Un bubble-tea fera oublier cette déconvenue. Et si les stands de jeux, de combat de sabre-laser, d’arts martiaux ou celui à la gloire de H.P Lovecraft n’intéresseront guère notre marmaille, elle se console avec tout ce qui tourne autour de la K-pop et de la musique venue du pays du Soleil Levant.
Durant toute la journée, comme si l’on était dans une partie de Just Dance qui ne s’arrête jamais, danseurs et surtout danseuses se succèdent pour enchaîner les chorégraphies sur leurs musiques favorites. On reste interloqué devant une expo consacré à BTS. Non, ce n’est pas le diplôme : « C’est un groupe de musique. Oui, comme les Black Pink ! », lâche notre gosse sur le ton de l’évidence devant les reproductions en carton de ce boys’ band coréen.

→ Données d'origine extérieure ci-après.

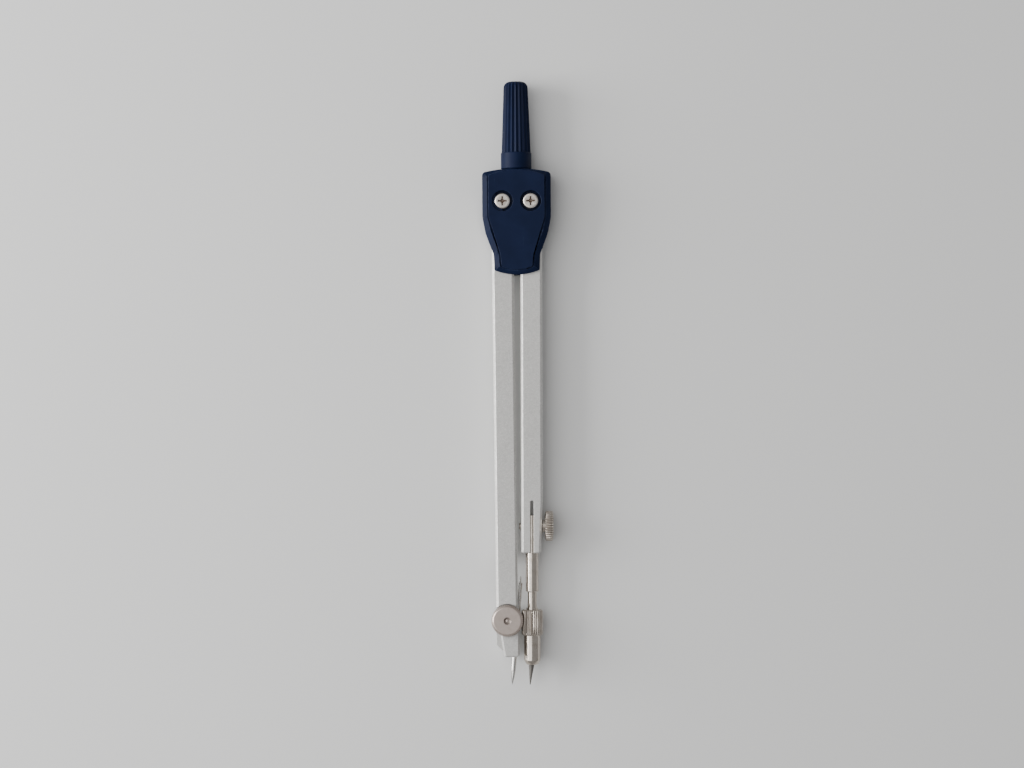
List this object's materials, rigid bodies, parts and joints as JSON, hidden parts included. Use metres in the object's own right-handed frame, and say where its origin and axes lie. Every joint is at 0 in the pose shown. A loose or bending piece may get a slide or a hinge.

Sur une petite scène, on aura droit à la prestation de Mion, chanteuse japonaise qui officie depuis dix ans puis, un peu plus tard, de Takuya Sugimoto, le chanteur du groupe de J-pop Black Iris. Le public, entre curieux et fins connaisseurs, a l’air ravi mais nous, ce n’est vraiment pas notre tasse de thé ! On trompera notre ennui en allant boire une bière d’inspiration japonaise brassée à côté de Saint-Étienne et en évoquant Spiderman avec un dessinateur adaptant en mode « manga » les super-héros les plus connus. Sourire aussi en voyant un de ses collègues proposer des « dessins nuls » pour deux euros, une des propositions les plus honnêtes.
C’est la fin d’après-midi. On est sur les rotules et on retrouve enfin notre pré-ado qui, pour son douzième anniversaire, après avoir lorgné avec ses potes sur les stands vendant des vrais-faux katanas et autres accessoires de cosplay, finit la journée au stand d’une école de jeu vidéo basée à Avignon : « T’as vu, c’est génial ! On a pu tester en avant-première des jeux qui ne sont pas encore sortis ! »
On n’est pas fâché de retrouver l’air libre et de laisser derrière nous Pikachu et compagnie. Du coin de l’œil, on note que le parc Chanot accueillera bientôt le « salon de la piscine et du jardin » avec, en guise d’« invité d’honneur », Stéphane Plaza. Alors on se dit que passer la journée à la recherche d’un youtuber insaisissable, finalement, c’est pas si mal !
Sébastien Boistel
La Japan Expo avait lieu du 24 au 26/02 au Parc Chanot.